To me, Tenebrae Semper was the horrible disappointment of Ectocomp 2010. This may seem like an outrageously unkind statement with which to open a review, but it comes from a place of love. The reason I was so disappointed is because I liked Seciden Mencarde's Forest House games, all of which were made in similarly constrained speed IF competition circumstances, and which managed to punch above those circumstances at least 70% of the time. However, it was obvious that the third Forest House game was starting to get too ambitious, and it came out buggy, holey and underimplemented. Tenebrae Semper falls further into the same pit by aiming far beyond what anyone could achieve in several hours of programming. The result is an incomplete and particularly frustrating demo for what obviously needs to be a much bigger game. It barely brings the promised horror, either.

The PC is a college student who wakes from a dream (?) of a girl screaming when the game begins. Now it's time to get out of bed and off to class. The player's room is jampacked with furniture, books, a bookshelf, a desk, an alarm clock etc. Anything that can have a drawer in it does, and there's stuff in the drawers as well. But every third item is painted on and every second item is improperly implemented. Try and go out the north door and you'll be informed, "You don’t have all your stuff yet, and you’d better not go to class unprepared." So your goal, should you choose to accept it, is to divine which items constitute all your stuff, locate them amongst the mess and then be holding them all when you try to go through the door. Plus you've got an inventory limit which fights you as soon as you start picking up heavy textbooks. This scene was probably intended to be a breezy, realistic start to the adventure, but comes on more like an agonising puzzle from Hitchhiker's Guide. Suffice to say, it is extremely difficult to leave the room.

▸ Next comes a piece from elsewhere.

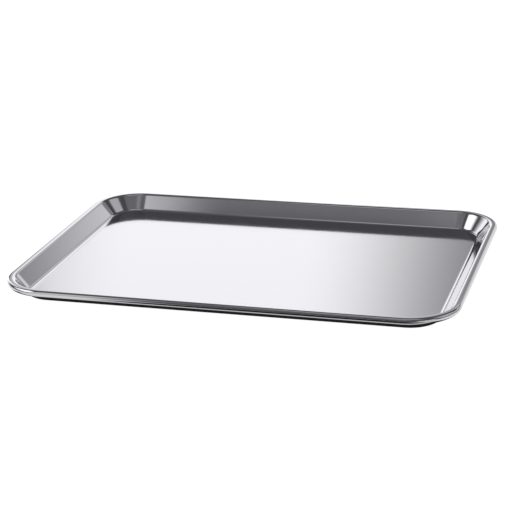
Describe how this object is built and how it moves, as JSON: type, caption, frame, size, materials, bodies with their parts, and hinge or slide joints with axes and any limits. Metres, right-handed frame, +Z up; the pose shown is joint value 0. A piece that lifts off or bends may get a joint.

If escape is achieved, further problems come thick and fast. It's usually unclear what you're meant to be doing. Characters don't express surprise at surprising stuff, like supernatural shenanigans or teleporting books. The exit lister is broken. Room descriptions don't seem to print automatically.

Ultimately the game doesn't go anywhere, and it has, for the time being, squandered the truly awesome title of Tenebrae Semper.